The mayor and his aides insisted he had nothing to do with Brookfield’s decision, first to press forward with the cleanup effort, and then to back off.

“The city does not have the legal right to go in and to close the park,” Bloomberg said during his weekly radio sit-down with WOR’s John Gambling Friday morning. The mayor had received word just before midnight that Brookfield — which counts among its board members his girlfriend, Diana Taylor — decided to call off its cleanup efforts for now.

“Our staff, last night, was under strict instructions from me not to pressure them one way or another. This was their decision,” he said.

But Baruch College Professor Doug Muzzio said there is little doubt in the minds of most that Bloomberg aides, the NYPD and Brookfield were in close communication, strategizing and trying to navigate the complexities of their legal grounds.

“To suggest that they did it independently of the city administration is stretching belief,” he said.

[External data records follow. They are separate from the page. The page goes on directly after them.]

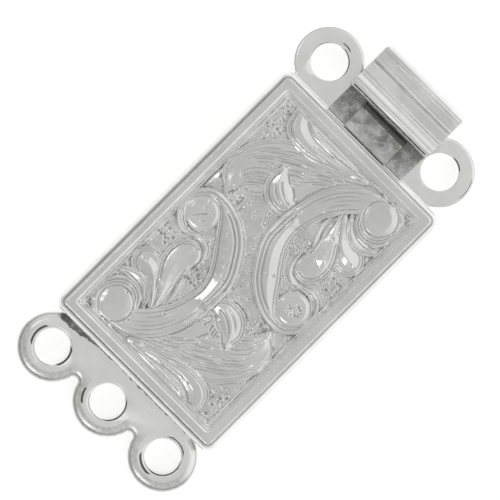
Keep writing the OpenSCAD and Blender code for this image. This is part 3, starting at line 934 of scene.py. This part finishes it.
# the inner volute's eye, scratched on the near side and punched on the far side
eye = Stroke([(0.10, 3.70, 1.06), (0.13, 3.70, 1.06)])
dome = eye.facets((-1, 0.10), (-0.82, 0.15), (-0.5, 0.165), (0.5, 0.165), (0.82, 0.15), (1, 0.10))
strike(eye, dome - 0.02 * np.exp(-(((eye.inside - 0.2) / 0.05) ** 2)), soft=0.1)
for x, y, long in ((-0.25, 3.9, 0.28), (-0.05, 3.75, 0.36), (0.1, 3.6, 0.40), (0.25, 3.45, 0.30),
                   (0.45, 3.75, 0.15), (-0.2, 3.35, 0.2)):
    lean = long * 0.7
    nick([(x - lean, y + lean), (x + 0.03, y + 0.03), (x + lean, y - lean)], 0.011, 0.04, both=False)
for _ in range(34):
    turn, out = die.uniform(0, 6.28), 0.42 * die.uniform(0, 1) ** 0.5
    x, y, lean = -0.16 + out * math.cos(turn), -3.78 + out * math.sin(turn), die.uniform(0, 3.1)
    dx, dy = 0.06 * math.cos(lean), 0.06 * math.sin(lean)
    nick([(x - dx, y - dy), (x, y), (x + dx, y + dy)], 0.02, 0.035, both=False)
# the outer volute: its band, and the dome that it curls round
press(
    [(-8.05, 2.75, 0.10), (-8.1, 3.4, 0.16), (-7.98, 4.1, 0.24), (-7.5, 4.65, 0.28), (-6.85, 4.83, 0.28),
     (-6.15, 4.62, 0.32), (-5.7, 4.15, 0.34), (-5.58, 3.6, 0.34), (-5.78, 3.05, 0.32), (-6.2, 2.7, 0.24),
     (-6.6, 2.5, 0.08)],
    ((-1, 0.09), (-0.5, 0.16), (0.5, 0.15), (1, 0.12)),
    lines=((0.2, 0.3, 0.98, 0.024), (-0.35, 0.4, 0.95, 0.022), (0.7, 0.2, 0.95, 0.018)),
)
press([(-6.95, 3.60, 1.08), (-6.93, 3.60, 1.08)],
      ((-1, 0.10), (-0.86, 0.155), (-0.6, 0.175), (0.6, 0.175), (0.86, 0.155), (1, 0.10)), soft=0.10)
# a row of short ridges along the short side, beside the fan's root
for y in np.arange(-3.2, 0.6, 0.15):
    near, far = y + die.uniform(-0.03, 0.03), y + die.uniform(-0.04, 0.04)
    ridge = Stroke([(-8.2, near, 0.02), (-8.02, y, 0.05), (-7.85, far, 0.02)])
    strike(ridge, ridge.crowned(0.07, 0.04), soft=0.05)
# a bare wedge by the long side, beyond the far fan
press([(-2.75, -4.70, 0.04), (-2.1, -4.64, 0.19), (-1.25, -4.72, 0.05)], ((-1, 0.13), (1, 0.166)), soft=0.05,
      here=False)
# the die's own edge: a plain margin all round, and a fine groove inside it
margin_w, margin_h, groove_in, groove_deep = 0.12, 0.08, 0.17, 0.02
edge = np.minimum(panel_x - np.abs(at_x), panel_y - np.abs(at_y))
open_field = ease((edge - margin_w) / 0.08)
relief = relief * open_field + margin_h * (1 - open_field)
relief -= groove_deep * np.exp(-(((edge - groove_in) / 0.045) ** 2))
# a die-struck face is never quite even
for _ in range(26):
    kx, ky, phase = die.normal(0, 3.2), die.normal(0, 3.2), die.uniform(0, 6.3)
    relief += 0.0009 * np.sin(kx * at_x + ky * at_y + phase)
# a few stray pits
for _ in range(46):
    cx, cy = die.uniform(-panel_x, panel_x), die.uniform(-panel_y, panel_y)
    radius, deep = die.uniform(0.028, 0.05), die.uniform(0.02, 0.06)
    sink(cx, cy, radius, deep, stretch=die.uniform(1.0, 2.2), lean=die.uniform(0, 3.14))

# how deep each place lies in a cut or a pit, below both of its sides; the finish paints shade there
padded = np.pad(relief, 2, mode="edge")
sunk = np.zeros_like(relief)
for across, up in ((2, 0), (0, 2), (1, 1), (1, -1), (2, 1), (1, 2), (2, -1), (1, -2)):
    one = padded[2 + up: 2 + up + cells_y + 1, 2 + across: 2 + across + cells_x + 1]
    other = padded[2 - up: 2 - up + cells_y + 1, 2 - across: 2 - across + cells_x + 1]
    sunk = np.maximum(sunk, np.minimum(one, other) - relief)
sunk = np.clip(sunk / 0.012, 0, 1)

spots[..., 2] = recess_z + np.clip(relief, -0.05, 0.39)
panel.data.vertices.foreach_set("co", spots.ravel())
for name, values in (("sunk", sunk), ("ground", bare)):
    layer = panel.data.attributes.new(name, "FLOAT", "POINT")
    layer.data.foreach_set("value", values.ravel().astype(np.float32))
panel.data.update()
pick(panel, "EDGE", lambda p, along: abs(p.x) > panel_x - 0.001 or abs(p.y) > panel_y - 0.001)
bpy.ops.mesh.extrude_edges_move(TRANSFORM_OT_translate={"value": (0, 0, -0.06)})
bpy.ops.transform.resize(value=(1, 1, 0), center_override=(0, 0, recess_z - 0.08))
bpy.ops.mesh.edge_face_add()
bpy.ops.object.mode_set(mode="OBJECT")
finish_piece(panel, "scroll_panel", "box", angle=75, evened=False)


def panel_finish():
    """The shell's bright plating, with painted shade in the cuts and pits, the stippled ground dulled in
    blotches, and the crests left polished.
    """
    material = plating(
        "panel_plating", silver=(0.85, 0.853, 0.835), shade=(0.78, 0.783, 0.765), rough=0.12, peel=0.7
    )
    tree = material.node_tree
    cuts, ground = (
        add(tree, "ShaderNodeAttribute", {"attribute_name": layer}, output=2) for layer in ("sunk", "ground")
    )
    blotch = noise(tree, add(tree, "ShaderNodeTexCoord", output=3), 1100, 5, 0.7)
    # painted shade in the cuts and pits; the ground's blotches are its own uneven tone
    cut_shade_and_ground_tone = cuts.ramp(0.15, 1.0) * 0.48 + ground * blotch.ramp(0.40, 0.62, 0.0, 0.17)
    return darken_finish(material, cut_shade_and_ground_tone + blotch.ramp(0.52, 0.66, 0.0, 0.05), (0.26, 0.26, 0.25), rougher=0.15)


panel.data.materials.append(panel_finish())

# Studio: a white sweep under a light tent with a white card and two soft windows, and the lens
# straight above. The clasp lies at 45 degrees to the page.

page_turn = math.radians(-45)
slant = 0.7071  # the sine and the cosine of that turn
roof_z = 0.7
bpy.ops.object.select_all(action="DESELECT")
bpy.ops.mesh.primitive_plane_add(size=1.2, location=(0, 0, -0.00002))
sweep = bpy.context.object
sweep.name = "white_sweep"
paper = bpy.data.materials.new("white_paper")
paper.use_nodes = True
paper.node_tree.nodes.clear()
sheet = add(paper.node_tree, "ShaderNodeBsdfPrincipled", None, {
    "Base Color": (0.8, 0.8, 0.8, 1), "Roughness": 0.9,
    "Emission Color": (1, 1, 1, 1), "Emission Strength": 0.55,
})
add(paper.node_tree, "ShaderNodeOutputMaterial", None, {"Surface": sheet})
sweep.data.materials.append(paper)
sweep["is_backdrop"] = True

tent = bpy.data.worlds.new("light_tent")
bpy.context.scene.world = tent
tent.use_nodes = True
tree = tent.node_tree
tree.nodes.clear()
east, north, up = axes(tree, add(tree, "ShaderNodeTexCoord", output=0))
right = (east - north) * slant
# overhead the roof is an even grey; round it runs a lighter ring, then a dark seam, then the white walls
ring = up.ramp(0.90, 0.94, 1.0, 0.0) * up.ramp(0.80, 0.85)
seam = up.ramp(0.76, 0.81, 1.0, 0.0) * up.ramp(0.62, 0.68)
walls = up.ramp(0.50, 0.66, 1.0, 0.0)
# the walls are brighter on the right, and a little darker on the left
sunny = right.ramp(0.35, 0.9) * up.ramp(0.05, 0.30, 1.0, 0.0) * 0.5
sunny = sunny - right.ramp(-0.9, -0.3, 1.0, 0.0) * walls * 0.08
# a white card hangs on the side of the tongue's thumb tab, its two edges square to the box
card = right.ramp(0.12, 0.15) * east.ramp(-0.05, -0.02) * north.ramp(0.05, 0.09, 1.0, 0.0)
card = card * up.ramp(0.70, 0.78)
shade = right.ramp(-0.32, -0.04, 1.0, 0.0) * 0.09
roof = 0.60 - shade + ring * 0.12 - seam * 0.26 + walls * 0.22 + sunny
glow = (roof * (1 - card) + card * 0.87) * up.ramp(0.0, 0.12, 0.9, 1.0)
grey = add(tree, "ShaderNodeCombineXYZ", None, {0: glow, 1: glow, 2: glow})
background = add(tree, "ShaderNodeBackground", None, {"Color": grey, "Strength": 1.0})
add(tree, "ShaderNodeOutputWorld", None, {"Surface": background})


def window(name, right, up_page, size, radiance):
    """A soft window let into the roof, placed by how far it lies to the right and up the page, as shares of
    its height."""
    lamp = bpy.data.lights.new(name, "AREA")
    lamp.shape = "RECTANGLE"
    lamp.size, lamp.size_y = size
    lamp.energy = radiance * math.pi * size[0] * size[1]
    holder = bpy.data.objects.new(name, lamp)
    bpy.context.scene.collection.objects.link(holder)
    holder.location = ((right + up_page) * slant * roof_z, (up_page - right) * slant * roof_z, roof_z)
    holder.rotation_euler = (0, 0, page_turn)


window("window_far", right=-0.165, up_page=0.135, size=(0.036, 0.085), radiance=1.9)
window("window_near", right=-0.36, up_page=-0.34, size=(0.24, 0.16), radiance=1.1)

frame_mm, face_z = 28.09, 3.0  # what the frame takes in, and at which height
above, aim_x, aim_y = 450.0, 0.537, 0.362
lens = bpy.data.cameras.new("camera")
lens.sensor_width = 36
lens.lens = lens.sensor_width * (above - face_z) / frame_mm
lens.clip_start, lens.clip_end = 0.01, 10
camera = bpy.data.objects.new("camera", lens)
bpy.context.scene.collection.objects.link(camera)
camera.location = (aim_x * MM, aim_y * MM, above * MM)
camera.rotation_euler = (0, 0, page_turn)
bpy.context.scene.camera = camera
bpy.context.scene.view_settings.view_transform = "Standard"

low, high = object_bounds()
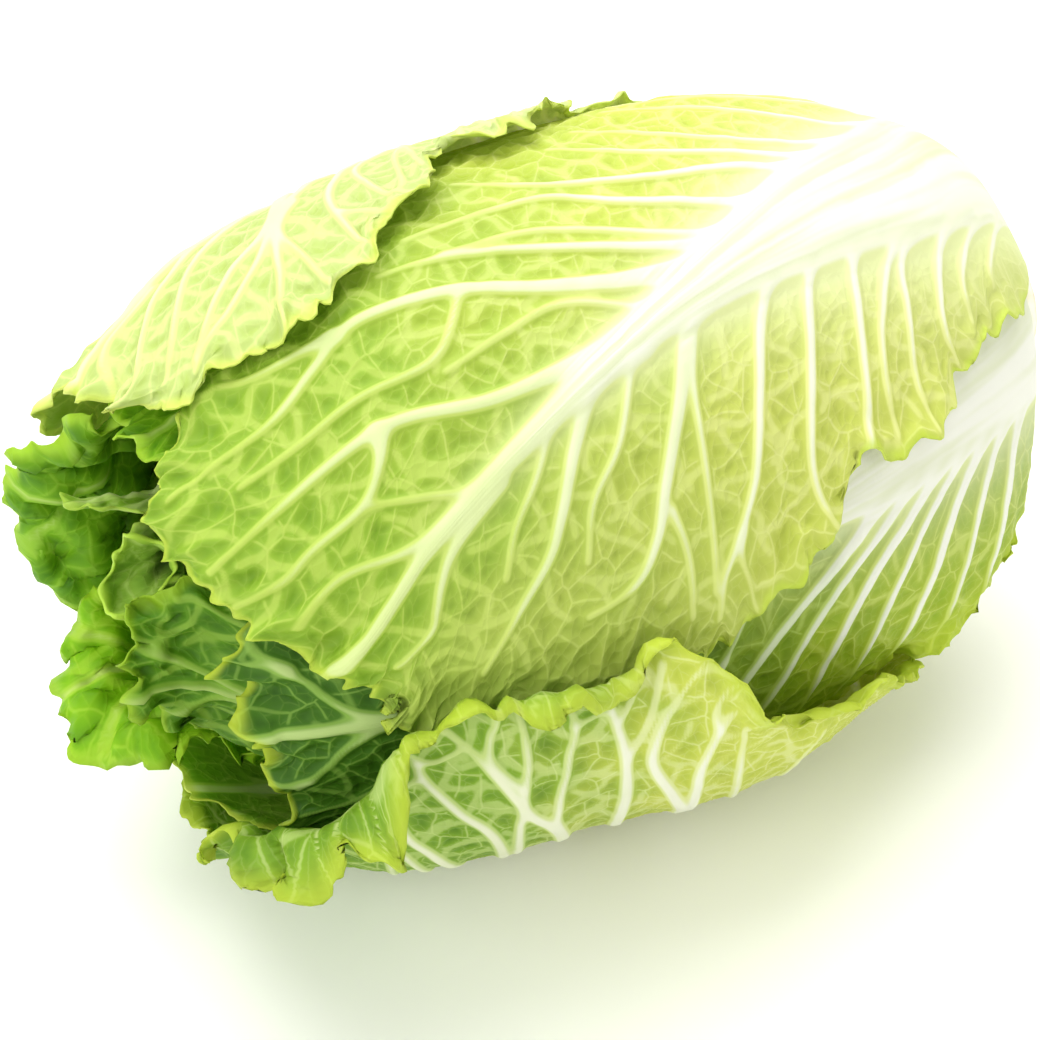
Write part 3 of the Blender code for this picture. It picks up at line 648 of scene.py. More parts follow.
def leaf_skin(name, cell, deep, vein_line, rib, rim, ripe_from=90.0, ripe_to=250.0, by_stalk="#F0F7C2",
              see_through=0.30, rim_width=3.2, rim_near_stem=1.0, shaded_low_side=None, twig_share=0.50,
              dark_inside=None):
    """Waxy cabbage leaf: green cells, deeper in their middles, partly their own colour and partly
    painted shade in the hollows, in a pale net of veins, with white ribs and stalk and a yellow margin,
    partly a painted highlight. A low side can take a duller painted shade, and a rolled leaf a dark
    painted shade inside. Light on one side glows through to the other.

    Each colour but the margin's is a pair: near the stem, and at the tip, where the leaf is riper.
    """
    material, shader = new_paint(name, {"Roughness": 0.52, "Specular IOR Level": 0.24})
    tree = material.node_tree

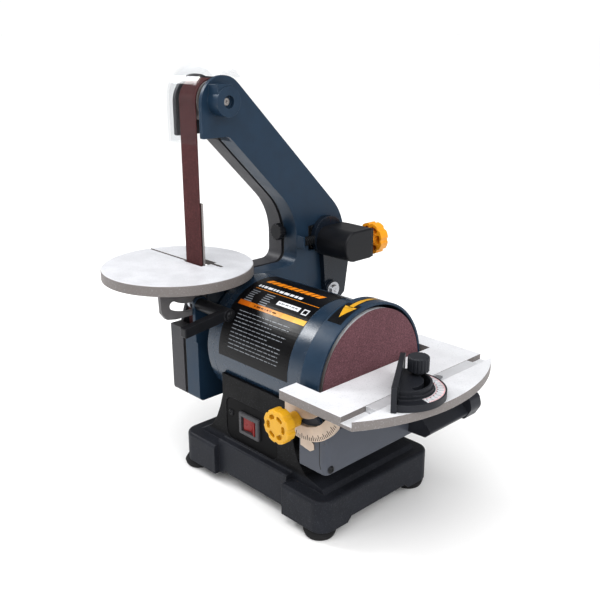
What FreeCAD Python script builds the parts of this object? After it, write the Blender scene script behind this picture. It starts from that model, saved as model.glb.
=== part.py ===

And Maurice Carroll, director of the Quinnipiac University Polling Institute, said the events are yet another example of reversals by the mayor, which include the removal of Schools Chancellor Cathie Black and Bloomberg's decision not to reveal the fact that Deputy Mayor Stephen Goldsmith’s resignation was driven not by a job offer, but a domestic violence dispute.

“This is just the latest manifestation,” Carroll said.

The mayor, who has shown increasing disdain for the protesters, refused to answer questions in Midtown Friday about whether he thought the decision to postpone the cleanup was a smart move.

But on his radio show, he suggested that the delay could make it impossible for Brookfield to ever move in and begin to enforce the rules it has long-attempted to place on the square, including prohibiting sleeping bags, mattresses and obstructing walkways — moves that would have effectively shut the month-long occupation down.

Brookfield said that they want to take a couple of days to try to negotiate something. I think if you get through a couple of days, the questions is, what would be possible? And is it more complex two days from now to do what they had said they wanted to do today?” he asked.

“From our point of view, it will be a little bit harder, I think, at that point in time to provide police protection. But we have the greatest police department in the world.”

While the mayor stressed his distance from the decision, he slammed other politicians whom he said “inundated” Brookfield with calls “threatening them and saying, ‘If you don’t stop this, we’ll make your life more difficult.’"

In a statement issued Friday, Brookfield confirmed the outpouring of support for the protesters from local pols and credited them for the move. 

“At the request of a number of local political leaders, Brookfield Properties has deferred the cleaning of Zuccotti Park for a short period of time while an attempt is made to reach a resolution regarding the manner in which Zuccotti Park is being used by the protesters,” the company said.

And while many in the police department and administration may have been eager to finally pounce and clean up the park, observers said the move likely saved Bloomberg from a tremendous political fallout, even if it was a blow.

“It was clear to me, at 10 o’clock [Thursday] night, that the cost for the mayor of going through [with it] was going to be far beyond what he expected when he made the announcement,” Levenson said, arguing that the mayor had “completely undervalued how far the protest has spread.”

“The mayor lost [Friday] morning," he said. "No one who's an observer of New York politics can look at what happened [Friday] morning as anything other than the mayor backing down.”